We're Not in Kansas, Anymore: The importance of scene setting
When we’re writing a story, we often spend a lot of time thinking about who our characters are going to be and what is going to happen to them. We toil over our protagonist’s backstory, making sure we understand their personality and why they are who they are. We sketch out our plot lines (or daydream about them, if we’re a “pantser”), imagining all the twists and turns we are going to make our intrepid characters navigate. But many writers spend much less time thinking about where all of this action is going to take place.
The setting of your story plays an important role in your book. A description of the setting gives your readers a sense of time and place and provides them with context, someplace to imagine your characters residing. But the setting is much more than just a backdrop for your story and should be chosen purposefully for its effect on your characters, your plot, and your readers. For example, the setting you choose can help set the mood of the book. A book set in Seattle during a particularly rainy winter will have a very different feel than a book set in Phoenix in July. The location of your book will also affect how your characters talk and the vocabulary that they use, which influences how we feel about them. A character with a Southern drawl will not be received the same way that a character speaking in a clipped New England accent will. The setting can also evoke an emotion in your readers, independent of the plot. A romance set in WWII Germany will make your readers feel different than a romance set at a beachside resort in North Carolina, even if both are basically love stories.
So, if scene setting is that important, why do we so often skip over the description of the scenery when we are reading? If not handled correctly, scene setting can be boring, causing your readers to skip ahead to the “good stuff.” There are several things you can do to prevent this from happening in your story.
Avoid large chunks of scene description.

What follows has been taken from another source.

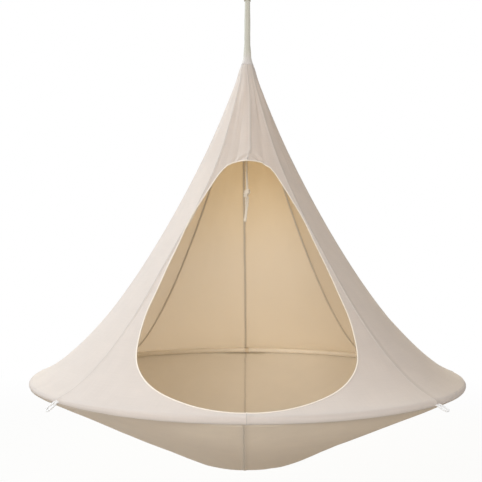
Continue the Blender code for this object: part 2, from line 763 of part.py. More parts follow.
def make_tie_loops(cotton, tent):
    """A doubled cord at the foot of each corner seam, standing out and down."""
    seam_normal = (math.cos(SEAM_SIDE), math.sin(SEAM_SIDE))
    start = WRAP_RADIUS + SEAT_GAP
    out, down = math.cos(LOOP_DROOP), -math.sin(LOOP_DROOP)
    for name, degrees in JOINT_ANGLES.items():
        angle = math.radians(degrees)
        radial = compass(1, angle, 0)
        across = Vector((0, 0, 1)).cross(radial)
        route = []
        for sign in (1, -1):
            strand = []
            for stem, reach, spread in ((0, 0, 1.0), (0.5, 0, 1.0), (1.0, 0, 1.0), (1.0, 0.4, 1.05),
                                        (1.0, 0.8, 0.95), (1.0, 1.0, 0.5)):
                level = start + stem * LOOP_STEM
                r = HOOP_RADIUS + level * seam_normal[0] + reach * LOOP_LENGTH * out
                z = level * seam_normal[1] + reach * LOOP_LENGTH * down
                aside = sign * spread * LOOP_SPACING / 2
                strand.append(radial * r + across * aside + Vector((0, 0, z)))
            route += strand if sign == 1 else strand[::-1]
        cord("tie_loop_" + name, smooth_path(route, 2), LOOP_RADIUS, cotton, tent, resolution=1)


def barrel_profile(inner, outer, length, turns, top):
    """The half outline of a coiled knot or winding: one rounded bump for each turn."""
    pitch = length / turns
    groove = outer - pitch * 0.28
    points = [(inner, top), (groove, top)]
    for k in range(turns):
        high = top - pitch * k
        points += [(outer, high - pitch * 0.3), (outer, high - pitch * 0.7), (groove, high - pitch)]
    return points + [(inner, top - length)]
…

We need a sense of where the action is taking place, but we don’t need five paragraphs describing every room in the house or every building in the small town that your character lives in. Give us what we need to place your character and to set the mood, then get back to the action.

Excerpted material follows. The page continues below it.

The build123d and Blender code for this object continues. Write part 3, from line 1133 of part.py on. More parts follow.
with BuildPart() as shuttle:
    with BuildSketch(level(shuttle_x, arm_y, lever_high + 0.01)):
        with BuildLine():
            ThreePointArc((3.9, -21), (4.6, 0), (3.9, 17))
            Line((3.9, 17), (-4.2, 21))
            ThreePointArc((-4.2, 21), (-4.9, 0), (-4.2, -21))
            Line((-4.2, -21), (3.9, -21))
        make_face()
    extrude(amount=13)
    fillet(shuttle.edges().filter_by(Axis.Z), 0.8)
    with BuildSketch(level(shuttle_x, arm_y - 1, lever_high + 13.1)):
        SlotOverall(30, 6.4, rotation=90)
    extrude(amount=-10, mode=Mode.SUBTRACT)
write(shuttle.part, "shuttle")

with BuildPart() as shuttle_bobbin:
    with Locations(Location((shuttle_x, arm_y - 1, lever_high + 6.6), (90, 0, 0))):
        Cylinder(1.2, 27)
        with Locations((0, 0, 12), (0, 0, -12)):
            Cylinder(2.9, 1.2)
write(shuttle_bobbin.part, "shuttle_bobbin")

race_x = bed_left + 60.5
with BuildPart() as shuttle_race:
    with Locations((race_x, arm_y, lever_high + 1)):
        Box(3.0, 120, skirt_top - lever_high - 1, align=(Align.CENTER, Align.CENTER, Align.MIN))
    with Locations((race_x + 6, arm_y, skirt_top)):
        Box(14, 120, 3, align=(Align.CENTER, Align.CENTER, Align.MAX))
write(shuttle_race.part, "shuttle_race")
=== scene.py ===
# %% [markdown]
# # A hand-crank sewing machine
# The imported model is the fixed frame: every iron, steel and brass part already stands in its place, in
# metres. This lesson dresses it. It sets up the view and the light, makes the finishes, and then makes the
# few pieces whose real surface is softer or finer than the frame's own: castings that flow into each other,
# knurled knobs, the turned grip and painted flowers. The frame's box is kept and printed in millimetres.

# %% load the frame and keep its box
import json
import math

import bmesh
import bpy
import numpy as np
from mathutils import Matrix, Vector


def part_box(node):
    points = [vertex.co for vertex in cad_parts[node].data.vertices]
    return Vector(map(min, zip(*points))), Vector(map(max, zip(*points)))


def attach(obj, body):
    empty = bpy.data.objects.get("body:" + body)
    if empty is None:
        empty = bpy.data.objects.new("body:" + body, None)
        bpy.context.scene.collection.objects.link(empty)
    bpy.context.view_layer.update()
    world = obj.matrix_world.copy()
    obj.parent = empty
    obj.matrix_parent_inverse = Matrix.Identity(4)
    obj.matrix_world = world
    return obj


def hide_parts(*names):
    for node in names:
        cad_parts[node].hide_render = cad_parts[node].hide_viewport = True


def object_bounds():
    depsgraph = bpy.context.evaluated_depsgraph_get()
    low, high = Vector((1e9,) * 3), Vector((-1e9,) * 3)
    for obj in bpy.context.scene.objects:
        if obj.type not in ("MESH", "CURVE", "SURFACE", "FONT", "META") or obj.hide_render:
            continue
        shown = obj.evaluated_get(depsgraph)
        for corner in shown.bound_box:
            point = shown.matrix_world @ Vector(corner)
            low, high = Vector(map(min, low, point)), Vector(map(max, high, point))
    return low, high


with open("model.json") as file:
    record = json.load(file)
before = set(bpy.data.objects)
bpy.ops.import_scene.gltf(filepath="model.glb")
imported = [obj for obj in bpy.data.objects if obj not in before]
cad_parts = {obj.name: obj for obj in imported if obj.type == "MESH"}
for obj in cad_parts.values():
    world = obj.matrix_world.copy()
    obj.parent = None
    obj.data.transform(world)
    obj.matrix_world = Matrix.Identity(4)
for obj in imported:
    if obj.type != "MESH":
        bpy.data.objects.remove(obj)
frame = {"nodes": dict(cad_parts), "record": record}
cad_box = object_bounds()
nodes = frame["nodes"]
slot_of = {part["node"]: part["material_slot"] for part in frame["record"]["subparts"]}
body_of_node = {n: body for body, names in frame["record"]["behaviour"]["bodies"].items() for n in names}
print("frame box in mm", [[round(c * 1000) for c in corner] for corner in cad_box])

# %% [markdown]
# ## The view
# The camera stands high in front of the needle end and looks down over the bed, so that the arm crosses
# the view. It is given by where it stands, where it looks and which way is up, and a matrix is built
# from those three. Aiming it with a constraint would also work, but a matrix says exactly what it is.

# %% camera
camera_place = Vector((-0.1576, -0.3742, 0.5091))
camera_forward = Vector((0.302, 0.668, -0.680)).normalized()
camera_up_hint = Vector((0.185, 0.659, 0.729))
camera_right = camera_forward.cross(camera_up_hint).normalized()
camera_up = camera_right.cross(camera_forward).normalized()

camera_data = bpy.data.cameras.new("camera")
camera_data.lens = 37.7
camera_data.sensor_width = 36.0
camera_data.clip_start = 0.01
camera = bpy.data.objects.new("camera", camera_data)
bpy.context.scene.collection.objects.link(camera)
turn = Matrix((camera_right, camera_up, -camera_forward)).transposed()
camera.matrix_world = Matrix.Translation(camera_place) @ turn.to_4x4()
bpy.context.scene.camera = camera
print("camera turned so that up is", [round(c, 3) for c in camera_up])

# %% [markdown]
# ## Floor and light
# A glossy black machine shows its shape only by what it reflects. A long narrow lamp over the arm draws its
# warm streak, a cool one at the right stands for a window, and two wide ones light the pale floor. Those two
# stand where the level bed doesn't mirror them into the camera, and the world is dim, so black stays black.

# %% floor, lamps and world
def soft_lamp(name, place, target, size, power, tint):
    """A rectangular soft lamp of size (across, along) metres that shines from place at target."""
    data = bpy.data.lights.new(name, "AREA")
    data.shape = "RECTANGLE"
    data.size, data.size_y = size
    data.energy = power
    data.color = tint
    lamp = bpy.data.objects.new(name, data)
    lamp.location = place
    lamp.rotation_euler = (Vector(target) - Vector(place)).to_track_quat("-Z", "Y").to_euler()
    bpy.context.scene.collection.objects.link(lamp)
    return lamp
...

To give the scenery more punch, use all of the senses, not just vision. Don’t just tell us what a room looks like, tell us about the musty scent that permeates the curtains. Let us feel the heat of the sun beating down on your protagonist’s head and the grittiness of the dust getting blown into his eyes. Give us a way to taste the metallic tang in the air near the ironworks facility. A scene described using several senses is more likely to make your reader feel like they are at the scene, rather than reading about it.

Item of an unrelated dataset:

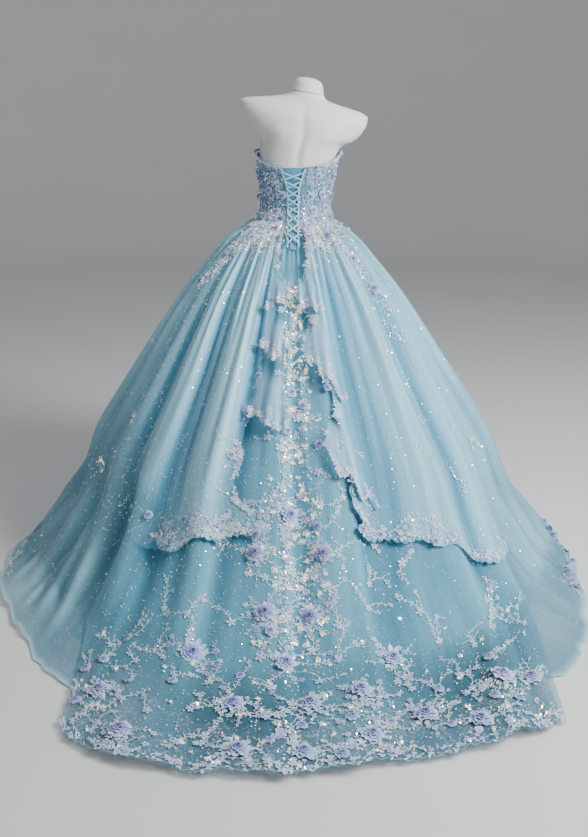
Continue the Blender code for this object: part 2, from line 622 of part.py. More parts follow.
for name, first, lift in (("lacing_ribbon_a", 1, .0060), ("lacing_ribbon_b", -1, .0085)):
    half = smooth_table(column(OPENING, 0), column(OPENING, 1), level_z)
    px, pz = [], []
    for i in range(LACING_LEVELS):     # a short upright run through each loop
        x = first * (-1) ** i * (half[i] + .0012 + TAPE_WIDTH * .5)
        px += [x, x]
        pz += [level_z[i] + .0028, level_z[i] - .0028]
    fine = np.concatenate([[i] if i % 2 == 0 else i + np.arange(3) / 3
                           for i in range(2 * LACING_LEVELS - 1)] + [[2 * LACING_LEVELS - 1]])
    xs, zs = (np.interp(fine, np.arange(len(px)), v) for v in (px, pz))
    grid = []
    for ex, ez in strip_edges(xs, zs, RIBBON_WIDTH):
        p, out, _ = back_face(ex, ez, lift)
        grid.append((p, out))
    wall(name, np.stack([grid[0][0], grid[1][0]]), .001, False, RIBBON, .35,
         normals=np.stack([grid[0][1], grid[1][1]]))

# ---------------------------------------------------------------- cloth roses
for i, (a, s, radius) in enumerate(ROSES):
    fn = lambda x, y: skirt("train", x, y)
    ta, ts = slopes(fn, np.array(a), np.array(s), .5, .05)
    la, ls = np.linalg.norm(ta), np.linalg.norm(ts)
    th = np.arange(6) * math.pi / 3
    aa = np.append(a + radius * np.cos(th) / la, a)
    ss = np.append(s + radius * np.sin(th) / ls, s)
    ss = np.minimum(ss, 12.99)
    lift = LACE_ROSE_LIFT if s > 11.7 else ROSE_LIFT
    low = skirt("train", aa, ss, lift)
    rim = skirt("train", aa, ss, lift + ROSE_RIM)
    tip = skirt("train", np.array(a), np.array(min(s, 12.99)), np.array(lift + ROSE_DOME))
    bm = bmesh.new()
    vl = [bm.verts.new(p) for p in low]
    vr = [bm.verts.new(p) for p in rim[:6]]
    vt = bm.verts.new(tip)
    for j in range(6):
        k = (j + 1) % 6
        bm.faces.new((vl[6], vl[j], vl[k]))
        bm.faces.new((vl[j], vl[k], vr[k], vr[j]))
        bm.faces.new((vr[j], vr[k], vt))
    finish("rose_%02d" % (i + 1), bm, LILAC, .7, 0.0)
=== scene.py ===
"""Looks for the ballroom gown: fine folds, tulle, lace, flowers, form and light."""

import math

import bpy
import numpy as np
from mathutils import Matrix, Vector


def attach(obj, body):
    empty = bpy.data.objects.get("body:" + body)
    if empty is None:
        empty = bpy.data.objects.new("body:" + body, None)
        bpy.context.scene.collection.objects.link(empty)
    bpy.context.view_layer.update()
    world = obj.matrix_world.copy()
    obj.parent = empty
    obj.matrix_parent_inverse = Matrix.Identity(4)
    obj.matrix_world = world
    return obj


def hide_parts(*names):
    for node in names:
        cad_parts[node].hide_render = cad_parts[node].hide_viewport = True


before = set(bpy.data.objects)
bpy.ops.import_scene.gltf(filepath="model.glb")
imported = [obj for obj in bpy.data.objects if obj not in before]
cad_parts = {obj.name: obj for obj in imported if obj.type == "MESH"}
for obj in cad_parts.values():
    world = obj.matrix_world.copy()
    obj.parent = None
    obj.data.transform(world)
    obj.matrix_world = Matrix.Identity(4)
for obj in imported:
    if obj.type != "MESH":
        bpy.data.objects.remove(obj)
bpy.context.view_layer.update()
rng = np.random.default_rng(11)

# ---------------------------------------------------------------- sizes, as in the CAD model
WAIST_SEAM_Z = 1.078
LACING_TOP_Z = 1.236
LACING_END_Z = 0.992
LACING_LEVELS = 9
TAPE_WIDTH = 0.006
RIBBON_WIDTH = 0.005
OVERLAY_LIFT = 0.017
OVERLAY_SHARE = 0.8
CASCADE_LIFT = 0.028
LACE_LIFT = 0.0042
POLE_RADIUS = 0.0155
BASE_RADIUS = 0.170
BASE_THICK = 0.012
FORM_BOTTOM_Z = 0.800

# skirt sections: height, half width, front depth, back depth
LINING_ROWS = [
    (1.0755, .117, .095, .099), (1.045, .150, .120, .135), (.995, .212, .172, .200),
    (.920, .270, .232, .280), (.820, .335, .298, .372), (.705, .402, .364, .480),
    (.590, .466, .424, .590), (.475, .528, .482, .702), (.360, .590, .536, .822),
    (.245, .650, .588, .945), (.135, .712, .636, 1.070), (.040, .765, .680, 1.195)]
TULLE_ROWS = [
    (1.0755, .123, .101, .105), (1.045, .160, .128, .144), (.995, .225, .183, .210),
    (.920, .286, .245, .292), (.820, .365, .312, .386), (.705, .440, .385, .496),
    (.590, .512, .452, .607), (.475, .588, .520, .721), (.360, .662, .585, .841),
    (.245, .705, .635, .966), (.135, .762, .680, 1.096), (.040, .835, .735, 1.222)]
TRAIN_ROWS = [
    (1.0755, .129, .107, .111), (1.045, .168, .135, .153), (.995, .235, .190, .222),
    (.920, .297, .250, .303), (.820, .377, .320, .398), (.705, .453, .395, .508),
    (.590, .526, .460, .619), (.475, .603, .530, .735), (.360, .678, .595, .855),
    (.245, .722, .645, .980), (.135, .780, .690, 1.110), (.040, .850, .745, 1.262)]

# hems where they lie on the floor: angle, x, y
LINING_HEM = [
    (-180, 0, -.70), (-160, -.30, -.63), (-140, -.55, -.44), (-120, -.71, -.16),
    (-100, -.785, .15), (-80, -.79, .42), (-60, -.72, .80), (-40, -.56, 1.10),
    (-20, -.30, 1.26), (0, 0, 1.31), (20, .30, 1.26), (40, .56, 1.10),
    (60, .72, .80), (80, .79, .42), (100, .785, .15), (120, .71, -.16),
    (140, .55, -.44), (160, .30, -.63), (180, 0, -.70)]
TULLE_HEM = [
    (-180, 0, -.75), (-160, -.37, -.66), (-142, -.63, -.49), (-128, -.77, -.29),
    (-115, -.838, -.09), (-104, -.87, .09), (-96, -.892, .26), (-86, -.91, .45),
    (-78, -.902, .62), (-70, -.888, .77), (-62, -.862, .90), (-54, -.83, 1.03),
    (-46, -.772, 1.16), (-38, -.68, 1.27), (-30, -.52, 1.30), (30, .44, 1.31),
    (38, .560, 1.31), (46, .67, 1.20), (54, .745, 1.06), (62, .82, .915),
    (70, .885, .77), (78, .93, .60), (86, .928, .42), (94, .90, .26),
    (104, .868, .09), (115, .838, -.09), (128, .77, -.29), (142, .63, -.49),
    (160, .37, -.66), (180, 0, -.75)]
TRAIN_HEM = [
    (-54, -.668, 1.480), (-40, -.560, 1.548), (-27, -.400, 1.618), (-16, -.230, 1.662),
    (-6, -.080, 1.700), (4, .060, 1.714), (14, .230, 1.695), (24, .381, 1.655),
    (33, .500, 1.590), (42, .575, 1.480)]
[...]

Integrate your scene description with action. This way, we get the picture without having to stop and read, “This is what it looks like.” For example, you could say, “The sun beat down from the sky, a blistering 92 degrees. Jenna got in her car and hurried to meet Tyler at the dock.” Or you could work that scene description into the action, such as, “Jenna got in her car, squinting and fumbling for her sunglasses. She punched the AC up to high and hurried to meet Tyler at the dock.” In both instances, we learn that it’s hot and sunny, but in the second example, we might not even realize we were just given a scene description because it is a part of the action.
Use your scene descriptions to tell us something about your character. Making your scene setting do double duty in this way not only makes it more interesting, it gives you another chance to create a vivid, interesting character. When describing the scene, don’t just think about what’s there, think about what your character would notice and what that tells us about her. For example, you could say, “The windows were hung with heavy brocade curtains that were pulled tightly shut and there was a rich Oriental rug beneath my feet.” This certainly tells us where we are, but it isn’t very interesting and it isn’t pulling its weight. Consider this instead: “I wanted to throw open the heavy brocade curtains that hung on the windows and let in some light. It felt like a tomb in there. I stepped gingerly onto the Oriental rug that covered the floor between me and the windows. It didn’t feel right to walk on something that had probably cost more than I’d spent on my whole house.” Here we still see the curtains and the carpet, but we also get a sense of who our character is. We learn she probably doesn’t make a lot of money and isn’t comfortable around ostentatious displays of wealth. She also likes to let the light in, in a literal sense, which could be the author’s way of telling us this isn’t a “heavy” character or to hint at an open, honest personality. Either way, we get more than just a description of the room.
Setting the scene for your readers is an important part of writing an engaging story. Follow these hints and you’ll be on your way to creating scenery that gives us a good sense of place, sets the right mood, and illuminates your characters.